*The request*: The data below is to be returned in full and exactly.

*Dataset content*:
[START]
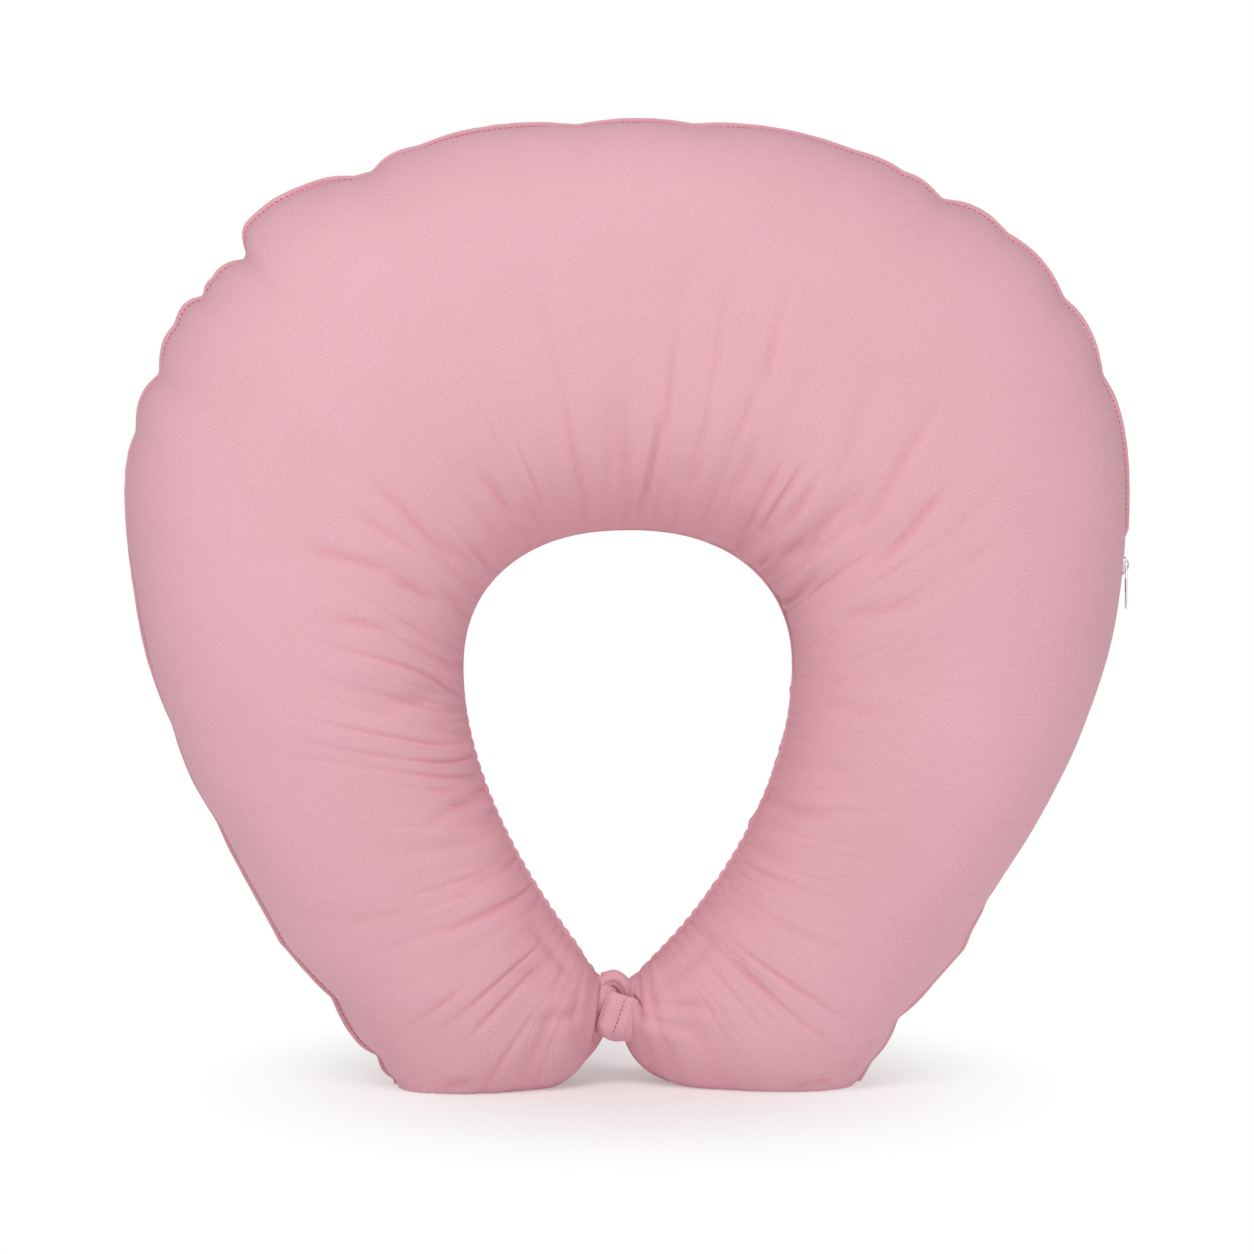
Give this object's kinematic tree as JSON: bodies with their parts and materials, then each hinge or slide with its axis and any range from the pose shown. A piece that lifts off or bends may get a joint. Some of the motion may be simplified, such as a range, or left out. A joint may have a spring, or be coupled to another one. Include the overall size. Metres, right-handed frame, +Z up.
{
  "type": "nursing pillow",
  "caption": "Stuffed horseshoe nursing pillow in a removable zipped cotton cover, its two tips held together by a fabric loop, standing on its two lobes.",
  "frame": {"origin": "on the floor under the middle of the width and of the depth, at the bottom centre of the bounding box", "axes": "+X across the width, towards the side that holds the zip; +Y from front to back, with the front facing -Y; +Z up"},
  "size_m": [0.5657, 0.17, 0.544],
  "materials": {
    "cover_cotton": "matte",
    "seam_binding": "matte",
    "casing_cotton": "matte",
    "polyester_fibre": "matte",
    "label_tape": "satin",
    "zip_tape": "matte",
    "zip_nylon": "satin",
    "nickel_plate": "satin"
  },
  "bodies": {
    "pillow": {"cover_front_panel": "cover_cotton", "cover_back_panel": "cover_cotton", "inner_casing_front": "casing_cotton", "inner_casing_back": "casing_cotton", "fibre_fill": "polyester_fibre", "outer_seam_binding": "seam_binding", "lower_right_seam_binding": "seam_binding", "inner_seam_binding": "seam_binding", "care_label": "label_tape", "left_tie_tab": "cover_cotton", "right_tie_loop": "cover_cotton", "zip_tape_front": "zip_tape", "zip_tape_back": "zip_tape", "zip_coil_front": "zip_nylon", "zip_coil_back": "zip_nylon", "zip_top_stop": "nickel_plate", "zip_bottom_stop": "nickel_plate"},
    "slider": {"zip_slider": "nickel_plate"},
    "pull": {"zip_pull_tab": "nickel_plate"}
  },
  "joints": [
    {"name": "zip_travel", "type": "hinge", "parent": "pillow", "child": "slider", "pos_m": [-0.075, 0, 0.33], "axis": [0, 1, 0], "range_deg": [0, 29.5]},
    {"name": "pull_swing", "type": "hinge", "parent": "slider", "child": "pull", "pos_m": [0.28095, 0, 0.29171], "axis": [0, -1, 0], "range_deg": [-5, 150]}
  ]
}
[END]
*Response*:
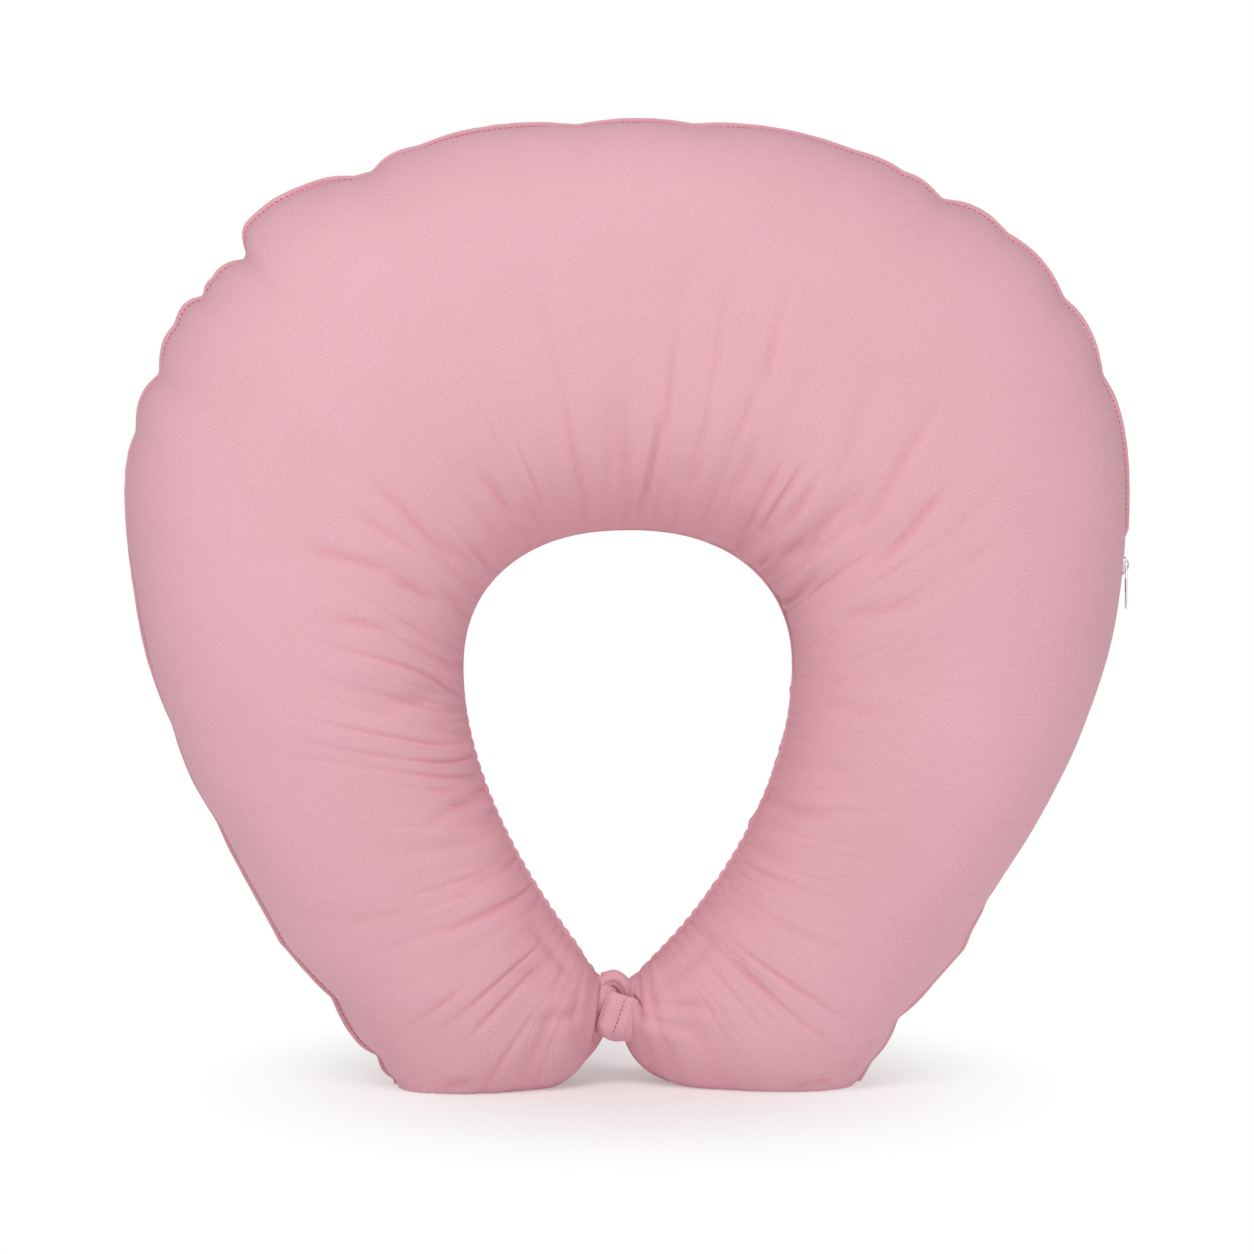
Give this object's kinematic tree as JSON: bodies with their parts and materials, then each hinge or slide with its axis and any range from the pose shown. A piece that lifts off or bends may get a joint. Some of the motion may be simplified, such as a range, or left out. A joint may have a spring, or be coupled to another one. Include the overall size. Metres, right-handed frame, +Z up.
{
  "type": "nursing pillow",
  "caption": "Stuffed horseshoe nursing pillow in a removable zipped cotton cover, its two tips held together by a fabric loop, standing on its two lobes.",
  "frame": {"origin": "on the floor under the middle of the width and of the depth, at the bottom centre of the bounding box", "axes": "+X across the width, towards the side that holds the zip; +Y from front to back, with the front facing -Y; +Z up"},
  "size_m": [0.5657, 0.17, 0.544],
  "materials": {
    "cover_cotton": "matte",
    "seam_binding": "matte",
    "casing_cotton": "matte",
    "polyester_fibre": "matte",
    "label_tape": "satin",
    "zip_tape": "matte",
    "zip_nylon": "satin",
    "nickel_plate": "satin"
  },
  "bodies": {
    "pillow": {"cover_front_panel": "cover_cotton", "cover_back_panel": "cover_cotton", "inner_casing_front": "casing_cotton", "inner_casing_back": "casing_cotton", "fibre_fill": "polyester_fibre", "outer_seam_binding": "seam_binding", "lower_right_seam_binding": "seam_binding", "inner_seam_binding": "seam_binding", "care_label": "label_tape", "left_tie_tab": "cover_cotton", "right_tie_loop": "cover_cotton", "zip_tape_front": "zip_tape", "zip_tape_back": "zip_tape", "zip_coil_front": "zip_nylon", "zip_coil_back": "zip_nylon", "zip_top_stop": "nickel_plate", "zip_bottom_stop": "nickel_plate"},
    "slider": {"zip_slider": "nickel_plate"},
    "pull": {"zip_pull_tab": "nickel_plate"}
  },
  "joints": [
    {"name": "zip_travel", "type": "hinge", "parent": "pillow", "child": "slider", "pos_m": [-0.075, 0, 0.33], "axis": [0, 1, 0], "range_deg": [0, 29.5]},
    {"name": "pull_swing", "type": "hinge", "parent": "slider", "child": "pull", "pos_m": [0.28095, 0, 0.29171], "axis": [0, -1, 0], "range_deg": [-5, 150]}
  ]
}